_Short exercise_
Read the lines below. Copy out any that hold the string "axes".

__________

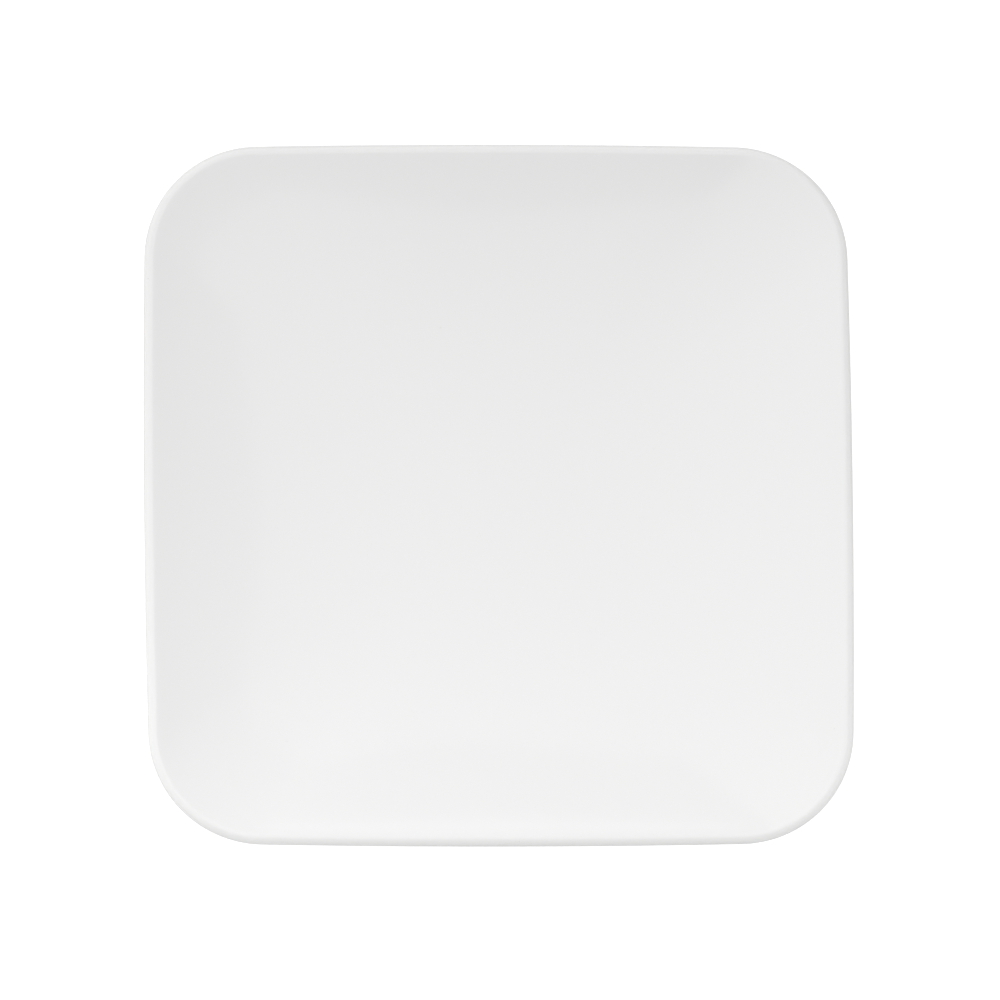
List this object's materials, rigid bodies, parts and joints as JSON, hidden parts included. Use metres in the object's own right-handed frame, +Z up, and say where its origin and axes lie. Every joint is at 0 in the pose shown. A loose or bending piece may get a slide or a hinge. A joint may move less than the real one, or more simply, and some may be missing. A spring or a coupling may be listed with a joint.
{
  "type": "square dinner plate",
  "caption": "Rounded-square dinner plate with a smooth dished eating surface, a round lip and an unglazed foot ring.",
  "frame": {"origin": "middle of the foot ring's standing face, at table height", "axes": "+Z up through the plate's middle, with X and Y each square to two of its sides"},
  "size_m": [0.26, 0.26, 0.026],
  "materials": {
    "bare_porcelain": "matte",
    "white_glaze": "gloss"
  },
  "bodies": {
    "root": {"porcelain_body": "bare_porcelain", "outer_glaze": "white_glaze", "base_glaze": "white_glaze"}
  },
  "joints": []
}
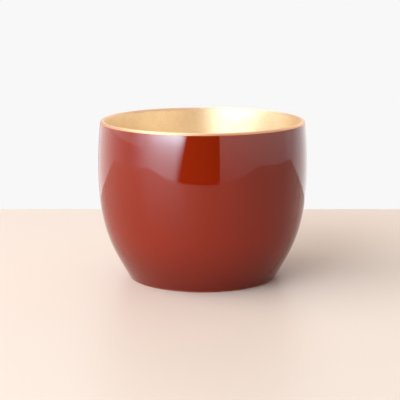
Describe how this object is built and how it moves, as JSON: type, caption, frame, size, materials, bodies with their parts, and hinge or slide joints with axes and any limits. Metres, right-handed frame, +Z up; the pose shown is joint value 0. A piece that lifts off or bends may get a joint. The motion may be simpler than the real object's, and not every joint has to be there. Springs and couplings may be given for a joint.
{
  "type": "sake cup",
  "caption": "Small round sake cup of lacquered turned wood: a thin bowl that narrows to a flat foot, glossy red outside and satin gold inside and over the lip.",
  "frame": {"origin": "centre of the flat ring that the cup stands on", "axes": "+Z up along the axis that the cup is turned on; +X and +Y lie in the resting plane, and the cup is the same all round"},
  "size_m": [0.066, 0.066, 0.05],
  "materials": {
    "bare_wood": "satin",
    "ground_coat": "matte",
    "red_lacquer": "gloss",
    "gold": "satin"
  },
  "bodies": {
    "root": {"turned_wood_body": "bare_wood", "outer_ground_coat": "ground_coat", "inner_ground_coat": "ground_coat", "red_wall_lacquer": "red_lacquer", "red_underside_lacquer": "red_lacquer", "gold_lining": "gold"}
  },
  "joints": []
}
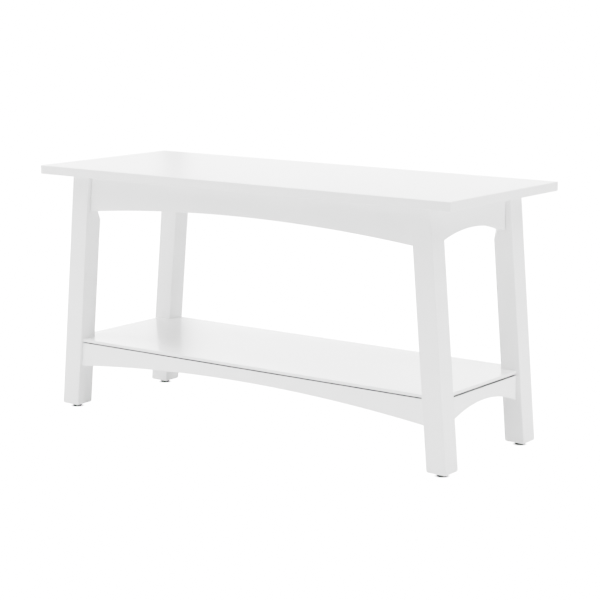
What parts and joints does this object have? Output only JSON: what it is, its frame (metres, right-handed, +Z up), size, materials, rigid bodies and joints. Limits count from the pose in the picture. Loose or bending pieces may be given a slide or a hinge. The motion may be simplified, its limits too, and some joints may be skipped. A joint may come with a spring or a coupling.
{
  "type": "console table",
  "caption": "Low console table: flat rectangular top on splayed square legs, with arched aprons, arched lower rails, a thin-edged shelf on the rails and black levelling feet.",
  "frame": {"origin": "on the floor, under the middle of the top", "axes": "+X along the length, +Y to the rear (the wall side), +Z up"},
  "size_m": [1.2, 0.472, 0.621],
  "materials": {
    "top_lacquer": "white satin lacquer on board",
    "shelf_lacquer": "white satin lacquer on board, a little glossier",
    "apron_lacquer": "white satin lacquer on wood",
    "rail_lacquer": "white satin lacquer on wood",
    "cleat_lacquer": "white satin lacquer on wood",
    "leg_lacquer": "white satin lacquer on wood",
    "bare_wood": "planed, unpainted",
    "zinc_steel": "bright zinc plating",
    "insert_steel": "bright zinc plating",
    "black_plastic": "moulded, matt",
    "stem_steel": "bright zinc plating"
  },
  "bodies": {
    "table": {"top": "top_lacquer", "shelf": "shelf_lacquer", "front_apron": "apron_lacquer", "rear_apron": "apron_lacquer", "left_apron": "apron_lacquer", "right_apron": "apron_lacquer", "front_rail": "rail_lacquer", "rear_rail": "rail_lacquer", "left_rail": "rail_lacquer", "right_rail": "rail_lacquer", "front_cleat": "cleat_lacquer", "rear_cleat": "cleat_lacquer", "leg_front_left": "leg_lacquer", "leg_front_right": "leg_lacquer", "leg_rear_left": "leg_lacquer", "leg_rear_right": "leg_lacquer", "corner_block_front_left": "bare_wood", "corner_block_front_right": "bare_wood", "corner_block_rear_left": "bare_wood", "corner_block_rear_right": "bare_wood", "block_bolt_front_left": "zinc_steel", "block_bolt_front_right": "zinc_steel", "block_bolt_rear_left": "zinc_steel", "block_bolt_rear_right": "zinc_steel", "block_nut_front_left": "zinc_steel", "block_nut_front_right": "zinc_steel", "block_nut_rear_left": "zinc_steel", "block_nut_rear_right": "zinc_steel", "rail_bolt_front_left": "zinc_steel", "rail_bolt_front_right": "zinc_steel", "rail_bolt_rear_left": "zinc_steel", "rail_bolt_rear_right": "zinc_steel", "rail_nut_front_left": "zinc_steel", "rail_nut_front_right": "zinc_steel", "rail_nut_rear_left": "zinc_steel", "rail_nut_rear_right": "zinc_steel", "top_screw_front_left": "zinc_steel", "top_screw_front_right": "zinc_steel", "top_screw_rear_left": "zinc_steel", "top_screw_rear_right": "zinc_steel", "shelf_screw_front_left": "zinc_steel", "shelf_screw_front_right": "zinc_steel", "shelf_screw_rear_left": "zinc_steel", "shelf_screw_rear_right": "zinc_steel", "foot_insert_front_left": "insert_steel", "foot_insert_front_right": "insert_steel", "foot_insert_rear_left": "insert_steel", "foot_insert_rear_right": "insert_steel"},
    "foot_front_left": {"foot_pad_front_left": "black_plastic", "foot_stem_front_left": "stem_steel"},
    "foot_front_right": {"foot_pad_front_right": "black_plastic", "foot_stem_front_right": "stem_steel"},
    "foot_rear_left": {"foot_pad_rear_left": "black_plastic", "foot_stem_rear_left": "stem_steel"},
    "foot_rear_right": {"foot_pad_rear_right": "black_plastic", "foot_stem_rear_right": "stem_steel"}
  },
  "joints": [
    {"name": "foot_front_left_screw", "type": "slide", "parent": "table", "child": "foot_front_left", "axis": [0, 0, -1], "range_m": [0, 0.012]},
    {"name": "foot_front_right_screw", "type": "slide", "parent": "table", "child": "foot_front_right", "axis": [0, 0, -1], "range_m": [0, 0.012]},
    {"name": "foot_rear_left_screw", "type": "slide", "parent": "table", "child": "foot_rear_left", "axis": [0, 0, -1], "range_m": [0, 0.012]},
    {"name": "foot_rear_right_screw", "type": "slide", "parent": "table", "child": "foot_rear_right", "axis": [0, 0, -1], "range_m": [0, 0.012]}
  ]
}
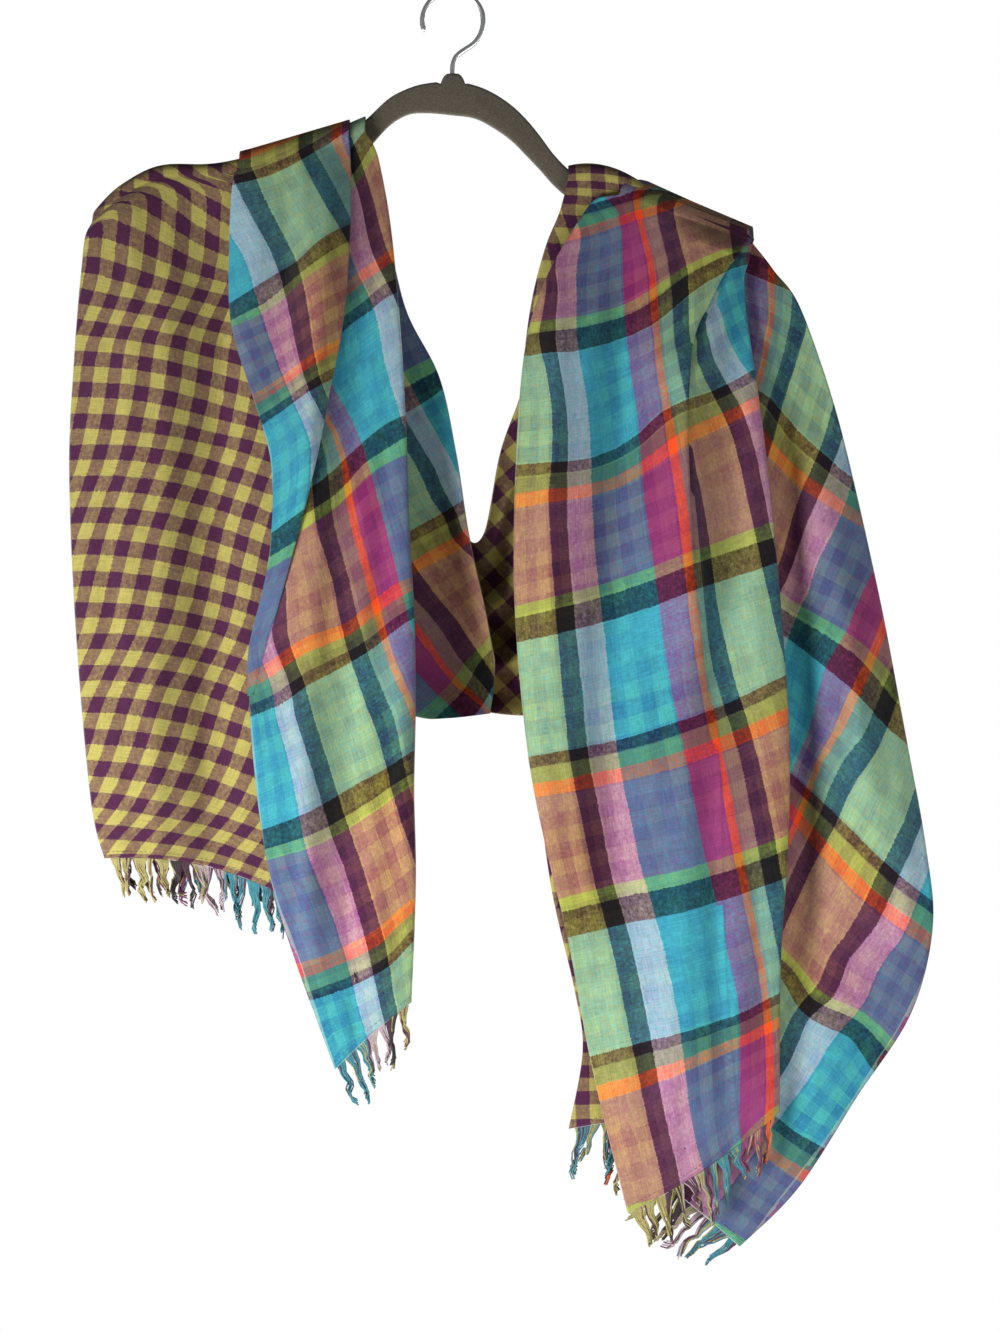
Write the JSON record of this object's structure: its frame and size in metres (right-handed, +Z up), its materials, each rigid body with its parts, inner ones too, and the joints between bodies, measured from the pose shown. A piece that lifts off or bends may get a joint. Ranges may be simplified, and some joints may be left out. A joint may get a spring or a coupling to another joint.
{
  "type": "plaid scarf on a clothes hanger",
  "caption": "Long fringed double-faced cotton scarf, plaid on one side and gingham on the other, worn shawl-fashion round a flocked clothes hanger with a wire hook",
  "frame": {"origin": "top of the inside of the hanger's hook, where a rail carries it", "axes": "+X to the viewer's right across the hanger, +Y from the front of the hanger to its back, +Z up"},
  "size_m": [0.5596, 0.0945, 0.8251],
  "materials": {
    "plaid_face": "matte",
    "gingham_face": "matte",
    "fringe_yarn": "matte",
    "hanger_flock": "flocked, matte",
    "hook_wire": "polished"
  },
  "bodies": {
    "root": {"hanger_body": "hanger_flock", "hook": "hook_wire", "left_inner_panel": "gingham_face", "left_gingham_panel": "gingham_face", "left_plaid_panel": "plaid_face", "left_plaid_flap": "plaid_face", "right_inner_panel": "gingham_face", "right_front_panel": "plaid_face", "right_back_panel": "plaid_face", "swag_left": "plaid_face", "back_drape": "plaid_face", "fringe_left_inner": "fringe_yarn", "fringe_left_gingham": "fringe_yarn", "fringe_left_plaid": "fringe_yarn", "fringe_right_inner": "fringe_yarn", "fringe_right_front": "fringe_yarn", "fringe_right_back": "fringe_yarn"}
  },
  "joints": []
}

__________

_Response to the exercise_
List this object's materials, rigid bodies, parts and joints as JSON, hidden parts included. Use metres in the object's own right-handed frame, +Z up, and say where its origin and axes lie. Every joint is at 0 in the pose shown. A loose or bending piece may get a slide or a hinge. A joint may move less than the real one, or more simply, and some may be missing. A spring or a coupling may be listed with a joint.
  "frame": {"origin": "middle of the foot ring's standing face, at table height", "axes": "+Z up through the plate's middle, with X and Y each square to two of its sides"},
Describe how this object is built and how it moves, as JSON: type, caption, frame, size, materials, bodies with their parts, and hinge or slide joints with axes and any limits. Metres, right-handed frame, +Z up; the pose shown is joint value 0. A piece that lifts off or bends may get a joint. The motion may be simpler than the real object's, and not every joint has to be there. Springs and couplings may be given for a joint.
  "frame": {"origin": "centre of the flat ring that the cup stands on", "axes": "+Z up along the axis that the cup is turned on; +X and +Y lie in the resting plane, and the cup is the same all round"},
  "frame": {"origin": "on the floor, under the middle of the top", "axes": "+X along the length, +Y to the rear (the wall side), +Z up"},
  "frame": {"origin": "top of the inside of the hanger's hook, where a rail carries it", "axes": "+X to the viewer's right across the hanger, +Y from the front of the hanger to its back, +Z up"},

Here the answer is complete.